Diplolaena microcephala is a rounded shrub with elliptic leaves, distinctive stamens, variable flower colour and is endemic to Western Australia.

==Description==
Diplolaena microcephala, commonly known as lesser diplolaena, is a rounded, spreading shrub about 1.5 m high and similar width. The grey-green leaves are elliptic shaped, margins folded inwards, up to 30-40 mm long on a petiole 2-4 mm long. The leaf upper surface is sparsely covered with large rusty coloured star-shaped hairs, the underside moderately covered with stiff, large rusty coloured star shaped hairs. The outer bracts are egg-shaped to triangular, 6-10 mm long, covered with short, soft, rusty coloured hairs. The inner bracts narrowly oblong to narrowing triangular, slightly longer than outer bracts.
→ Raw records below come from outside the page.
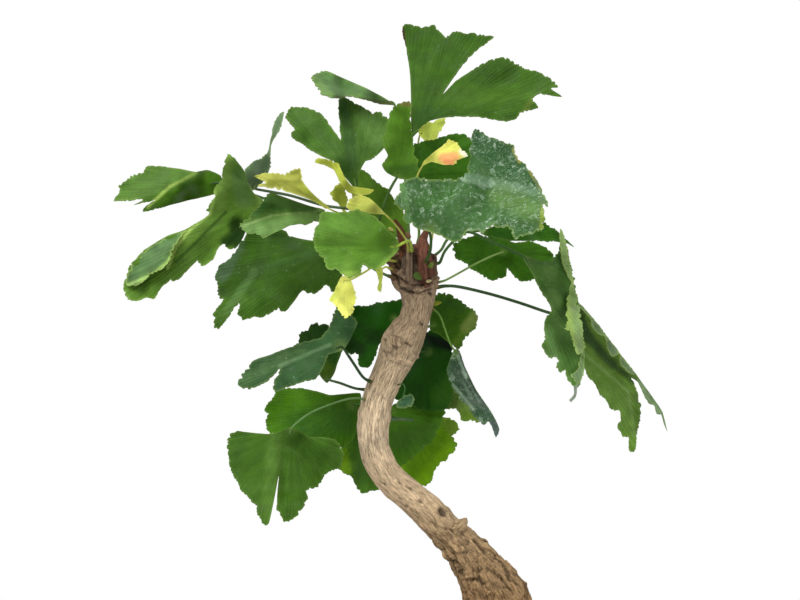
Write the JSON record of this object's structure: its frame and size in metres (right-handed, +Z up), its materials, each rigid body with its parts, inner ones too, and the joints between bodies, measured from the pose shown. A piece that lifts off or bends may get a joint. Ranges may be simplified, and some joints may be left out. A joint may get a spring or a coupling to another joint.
{
  "type": "ginkgo bonsai",
  "caption": "Ginkgo bonsai: a bent, knobbly tan trunk, fan-shaped notched green leaves on long stalks, a few yellow leaves, soil and a plain oval clay pot.",
  "frame": {"origin": "middle of the flat underside of the pot, which stands on the ground", "axes": "+Z up; the front of the tree, as pictured, is seen along +Y with +X to the right"},
  "size_m": [0.2836, 0.1428, 0.3854],
  "materials": {
    "leaf_green": "thin waxy leaf, mid to dark green",
    "leaf_yellow": "thin leaf turned yellow",
    "bark": "rough fissured tan bark",
    "soil": "matt gritty soil",
    "clay": "unglazed brown clay"
  },
  "bodies": {
    "root": {"leaf_by_trunk": "leaf_green", "leaf_centre_behind": "leaf_green", "leaf_centre_front": "leaf_green", "leaf_crown_folded": "leaf_green", "leaf_crown_spotted": "leaf_green", "leaf_drooping_inner": "leaf_green", "leaf_drooping_outer": "leaf_green", "leaf_far_left": "leaf_green", "leaf_left_edge_on": "leaf_green", "leaf_left_long": "leaf_green", "leaf_left_lower": "leaf_green", "leaf_left_upper": "leaf_green", "leaf_low_broad": "leaf_green", "leaf_low_dark": "leaf_green", "leaf_low_fan": "leaf_green", "leaf_low_hanging": "leaf_green", "leaf_low_under_trunk": "leaf_green", "leaf_mid_behind": "leaf_green", "leaf_mid_hanging": "leaf_green", "leaf_mid_left": "leaf_green", "leaf_right_back": "leaf_green", "leaf_right_dark": "leaf_green", "leaf_right_hanging": "leaf_green", "leaf_right_pale": "leaf_green", "leaf_right_shaded": "leaf_green", "leaf_right_upper": "leaf_green", "leaf_top_left": "leaf_green", "leaf_top_right": "leaf_green", "leaf_upper_left": "leaf_green", "leaf_yellow_centre": "leaf_yellow", "leaf_yellow_hanging": "leaf_yellow", "leaf_yellow_left": "leaf_yellow", "leaf_yellow_orange": "leaf_yellow", "leaf_yellow_small": "leaf_yellow", "leaf_yellow_tiny": "leaf_yellow", "leaf_yellow_top": "leaf_yellow", "leaf_yellow_twisted": "leaf_yellow", "pot": "clay", "soil": "soil", "trunk": "bark"}
  },
  "joints": []
}
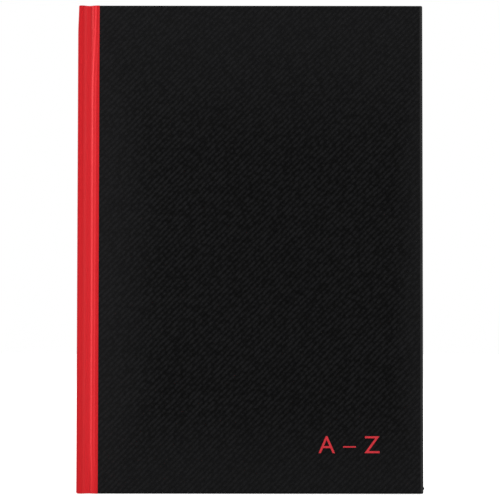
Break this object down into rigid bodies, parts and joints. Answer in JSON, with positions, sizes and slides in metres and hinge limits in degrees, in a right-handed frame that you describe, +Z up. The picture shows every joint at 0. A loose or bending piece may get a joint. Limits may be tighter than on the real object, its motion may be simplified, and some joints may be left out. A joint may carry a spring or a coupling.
{
  "type": "indexed notebook",
  "caption": "Hard-cover A4 notebook with black ribbed paper sides, a red cloth spine and an A to Z index step-cut in the fore-edge; covers and leaves turn.",
  "frame": {"origin": "middle of the notebook's footprint as it stands closed on its tail edge", "axes": "+Z up the page towards the head, +X from the spine towards the fore-edge, +Y from the front cover towards the back cover"},
  "size_m": [0.2144, 0.0176, 0.303],
  "materials": {
    "black_cover_paper": "diagonal ribbed, satin",
    "red_book_cloth": "fine plain weave, coated",
    "grey_board": "matt",
    "leaf_paper": "matt, ruled",
    "endpaper": "matt",
    "lining_paper": "matt",
    "mull_cloth": "open weave",
    "thread": "waxed",
    "band_cloth": "woven stripe"
  },
  "bodies": {
    "spine": {"spine_board": "grey_board", "spine_cloth": "red_book_cloth", "spine_lining_paper": "lining_paper", "mull": "mull_cloth", "sewing_thread": "thread", "head_band": "band_cloth", "tail_band": "band_cloth", "section_fold_1": "leaf_paper", "section_fold_2": "leaf_paper", "section_fold_3": "leaf_paper", "section_fold_4": "leaf_paper", "section_fold_5": "leaf_paper", "section_fold_6": "leaf_paper", "front_endpaper_fold": "endpaper", "back_endpaper_fold": "endpaper"},
    "front_cover": {"front_board": "grey_board", "front_cover_paper": "black_cover_paper", "front_hinge_cloth": "red_book_cloth", "front_mull_flange": "mull_cloth", "front_pastedown": "endpaper"},
    "back_cover": {"back_board": "grey_board", "back_cover_paper": "black_cover_paper", "back_hinge_cloth": "red_book_cloth", "back_mull_flange": "mull_cloth", "back_pastedown": "endpaper"},
    "front_flyleaf": {"front_flyleaf": "endpaper"},
    "back_flyleaf": {"back_flyleaf": "endpaper"},
    "leaves_a": {"leaves_a": "leaf_paper"},
    "leaves_b": {"leaves_b": "leaf_paper"},
    "leaves_c": {"leaves_c": "leaf_paper"},
    "leaves_d": {"leaves_d": "leaf_paper"},
    "leaves_e": {"leaves_e": "leaf_paper"},
    "leaves_f": {"leaves_f": "leaf_paper"},
    "leaves_g": {"leaves_g": "leaf_paper"},
    "leaves_h": {"leaves_h": "leaf_paper"},
    "leaves_i": {"leaves_i": "leaf_paper"},
    "leaves_j": {"leaves_j": "leaf_paper"},
    "leaves_k": {"leaves_k": "leaf_paper"},
    "leaves_l": {"leaves_l": "leaf_paper"},
    "leaves_m": {"leaves_m": "leaf_paper"},
    "leaves_n": {"leaves_n": "leaf_paper"},
    "leaves_o": {"leaves_o": "leaf_paper"},
    "leaves_p": {"leaves_p": "leaf_paper"},
    "leaves_q": {"leaves_q": "leaf_paper"},
    "leaves_r": {"leaves_r": "leaf_paper"},
    "leaves_s": {"leaves_s": "leaf_paper"},
    "leaves_t": {"leaves_t": "leaf_paper"},
    "leaves_u": {"leaves_u": "leaf_paper"},
    "leaves_v": {"leaves_v": "leaf_paper"},
    "leaves_w": {"leaves_w": "leaf_paper"},
    "leaves_xyz": {"leaves_xyz": "leaf_paper"}
  },
  "joints": [
    {"name": "front_cover_hinge", "type": "hinge", "parent": "spine", "child": "front_cover", "pos_m": [-0.10025, -0.00899, 0.1515], "axis": [0, 0, -1], "range_deg": [0, 179]},
    {"name": "back_cover_hinge", "type": "hinge", "parent": "spine", "child": "back_cover", "pos_m": [-0.10025, 0.00899, 0.1515], "axis": [0, 0, 1], "range_deg": [0, 179]},
    {"name": "front_flyleaf_turn", "type": "hinge", "parent": "spine", "child": "front_flyleaf", "pos_m": [-0.10025, -0.00899, 0.1515], "axis": [0, 0, -1], "range_deg": [0, 177.7]},
    {"name": "leaves_a_turn", "type": "hinge", "parent": "spine", "child": "leaves_a", "pos_m": [-0.10025, -0.00899, 0.1515], "axis": [0, 0, -1], "range_deg": [0, 176.6]},
    {"name": "leaves_b_turn", "type": "hinge", "parent": "spine", "child": "leaves_b", "pos_m": [-0.10025, -0.00899, 0.1515], "axis": [0, 0, -1], "range_deg": [0, 175.7]},
    {"name": "leaves_c_turn", "type": "hinge", "parent": "spine", "child": "leaves_c", "pos_m": [-0.10025, -0.00899, 0.1515], "axis": [0, 0, -1], "range_deg": [0, 174.8]},
    {"name": "leaves_d_turn", "type": "hinge", "parent": "spine", "child": "leaves_d", "pos_m": [-0.10025, -0.00899, 0.1515], "axis": [0, 0, -1], "range_deg": [0, 174]},
    {"name": "leaves_e_turn", "type": "hinge", "parent": "spine", "child": "leaves_e", "pos_m": [-0.10025, -0.00899, 0.1515], "axis": [0, 0, -1], "range_deg": [0, 173.1]},
    {"name": "leaves_f_turn", "type": "hinge", "parent": "spine", "child": "leaves_f", "pos_m": [-0.10025, -0.00899, 0.1515], "axis": [0, 0, -1], "range_deg": [0, 172.2]},
    {"name": "leaves_g_turn", "type": "hinge", "parent": "spine", "child": "leaves_g", "pos_m": [-0.10025, -0.00899, 0.1515], "axis": [0, 0, -1], "range_deg": [0, 171.3]},
    {"name": "leaves_h_turn", "type": "hinge", "parent": "spine", "child": "leaves_h", "pos_m": [-0.10025, -0.00899, 0.1515], "axis": [0, 0, -1], "range_deg": [0, 170.4]},
    {"name": "leaves_i_turn", "type": "hinge", "parent": "spine", "child": "leaves_i", "pos_m": [-0.10025, -0.00899, 0.1515], "axis": [0, 0, -1], "range_deg": [0, 169.5]},
    {"name": "leaves_j_turn", "type": "hinge", "parent": "spine", "child": "leaves_j", "pos_m": [-0.10025, -0.00899, 0.1515], "axis": [0, 0, -1], "range_deg": [0, 168.6]},
    {"name": "leaves_k_turn", "type": "hinge", "parent": "spine", "child": "leaves_k", "pos_m": [-0.10025, -0.00899, 0.1515], "axis": [0, 0, -1], "range_deg": [0, 167.7]},
    {"name": "leaves_l_turn", "type": "hinge", "parent": "spine", "child": "leaves_l", "pos_m": [-0.10025, -0.00899, 0.1515], "axis": [0, 0, -1], "range_deg": [0, 166.8]},
    {"name": "leaves_m_turn", "type": "hinge", "parent": "spine", "child": "leaves_m", "pos_m": [-0.10025, -0.00899, 0.1515], "axis": [0, 0, -1], "range_deg": [0, 12.3]},
    {"name": "leaves_n_turn", "type": "hinge", "parent": "spine", "child": "leaves_n", "pos_m": [-0.10025, -0.00899, 0.1515], "axis": [0, 0, -1], "range_deg": [0, 11.4]},
    {"name": "leaves_o_turn", "type": "hinge", "parent": "spine", "child": "leaves_o", "pos_m": [-0.10025, -0.00899, 0.1515], "axis": [0, 0, -1], "range_deg": [0, 10.5]},
    {"name": "leaves_p_turn", "type": "hinge", "parent": "spine", "child": "leaves_p", "pos_m": [-0.10025, -0.00899, 0.1515], "axis": [0, 0, -1], "range_deg": [0, 9.6]},
    {"name": "leaves_q_turn", "type": "hinge", "parent": "spine", "child": "leaves_q", "pos_m": [-0.10025, -0.00899, 0.1515], "axis": [0, 0, -1], "range_deg": [0, 8.7]},
    {"name": "leaves_r_turn", "type": "hinge", "parent": "spine", "child": "leaves_r", "pos_m": [-0.10025, -0.00899, 0.1515], "axis": [0, 0, -1], "range_deg": [0, 7.8]},
    {"name": "leaves_s_turn", "type": "hinge", "parent": "spine", "child": "leaves_s", "pos_m": [-0.10025, -0.00899, 0.1515], "axis": [0, 0, -1], "range_deg": [0, 6.9]},
    {"name": "leaves_t_turn", "type": "hinge", "parent": "spine", "child": "leaves_t", "pos_m": [-0.10025, -0.00899, 0.1515], "axis": [0, 0, -1], "range_deg": [0, 6]},
    {"name": "leaves_u_turn", "type": "hinge", "parent": "spine", "child": "leaves_u", "pos_m": [-0.10025, -0.00899, 0.1515], "axis": [0, 0, -1], "range_deg": [0, 5.2]},
    {"name": "leaves_v_turn", "type": "hinge", "parent": "spine", "child": "leaves_v", "pos_m": [-0.10025, -0.00899, 0.1515], "axis": [0, 0, -1], "range_deg": [0, 4.3]},
    {"name": "leaves_w_turn", "type": "hinge", "parent": "spine", "child": "leaves_w", "pos_m": [-0.10025, -0.00899, 0.1515], "axis": [0, 0, -1], "range_deg": [0, 3.4]},
    {"name": "leaves_xyz_turn", "type": "hinge", "parent": "spine", "child": "leaves_xyz", "pos_m": [-0.10025, -0.00899, 0.1515], "axis": [0, 0, -1], "range_deg": [0, 2.5]},
    {"name": "back_flyleaf_turn", "type": "hinge", "parent": "spine", "child": "back_flyleaf", "pos_m": [-0.10025, 0.00899, 0.1515], "axis": [0, 0, 1], "range_deg": [0, 174.1]}
  ],
  "couplings": [
    {"joint": "front_flyleaf_turn", "follows": "front_cover_hinge", "ratio": 0.99},
    {"joint": "leaves_a_turn", "follows": "front_cover_hinge", "ratio": 0.984},
    {"joint": "leaves_b_turn", "follows": "front_cover_hinge", "ratio": 0.979},
    {"joint": "leaves_c_turn", "follows": "front_cover_hinge", "ratio": 0.974},
    {"joint": "leaves_d_turn", "follows": "front_cover_hinge", "ratio": 0.969},
    {"joint": "leaves_e_turn", "follows": "front_cover_hinge", "ratio": 0.964},
    {"joint": "leaves_f_turn", "follows": "front_cover_hinge", "ratio": 0.959},
    {"joint": "leaves_g_turn", "follows": "front_cover_hinge", "ratio": 0.954},
    {"joint": "leaves_h_turn", "follows": "front_cover_hinge", "ratio": 0.949},
    {"joint": "leaves_i_turn", "follows": "front_cover_hinge", "ratio": 0.944},
    {"joint": "leaves_j_turn", "follows": "front_cover_hinge", "ratio": 0.939},
    {"joint": "leaves_k_turn", "follows": "front_cover_hinge", "ratio": 0.934},
    {"joint": "leaves_l_turn", "follows": "front_cover_hinge", "ratio": 0.929},
    {"joint": "leaves_m_turn", "follows": "front_cover_hinge", "ratio": 0.066},
    {"joint": "leaves_n_turn", "follows": "front_cover_hinge", "ratio": 0.061},
    {"joint": "leaves_o_turn", "follows": "front_cover_hinge", "ratio": 0.056},
    {"joint": "leaves_p_turn", "follows": "front_cover_hinge", "ratio": 0.051},
    {"joint": "leaves_q_turn", "follows": "front_cover_hinge", "ratio": 0.046},
    {"joint": "leaves_r_turn", "follows": "front_cover_hinge", "ratio": 0.041},
    {"joint": "leaves_s_turn", "follows": "front_cover_hinge", "ratio": 0.036},
    {"joint": "leaves_t_turn", "follows": "front_cover_hinge", "ratio": 0.031},
    {"joint": "leaves_u_turn", "follows": "front_cover_hinge", "ratio": 0.026},
    {"joint": "leaves_v_turn", "follows": "front_cover_hinge", "ratio": 0.021},
    {"joint": "leaves_w_turn", "follows": "front_cover_hinge", "ratio": 0.016},
    {"joint": "leaves_xyz_turn", "follows": "front_cover_hinge", "ratio": 0.011},
    {"joint": "back_flyleaf_turn", "follows": "back_cover_hinge", "ratio": 0.97}
  ]
}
The pendulous flowers are 25 mm across, with prominent stamens 15-20 mm long and vary in colour from red-green, red-orange or pinkish and are borne at the end of branches. Flowering occurs sporadically throughout the year.

==Taxonomy==
Diplolaena microcephala was first formally described in 1845 by Friedrich Gottlieb Bartling and the description was published in Plantae Preissianae.

==Distribution and habitat==
Lesser diplolaena grows near the south coast of Western Australia from near Walpole, east to near Hopetoun and east of Esperance. It grows in sand, gravelly soils and rocky loam near river banks and on granite hills.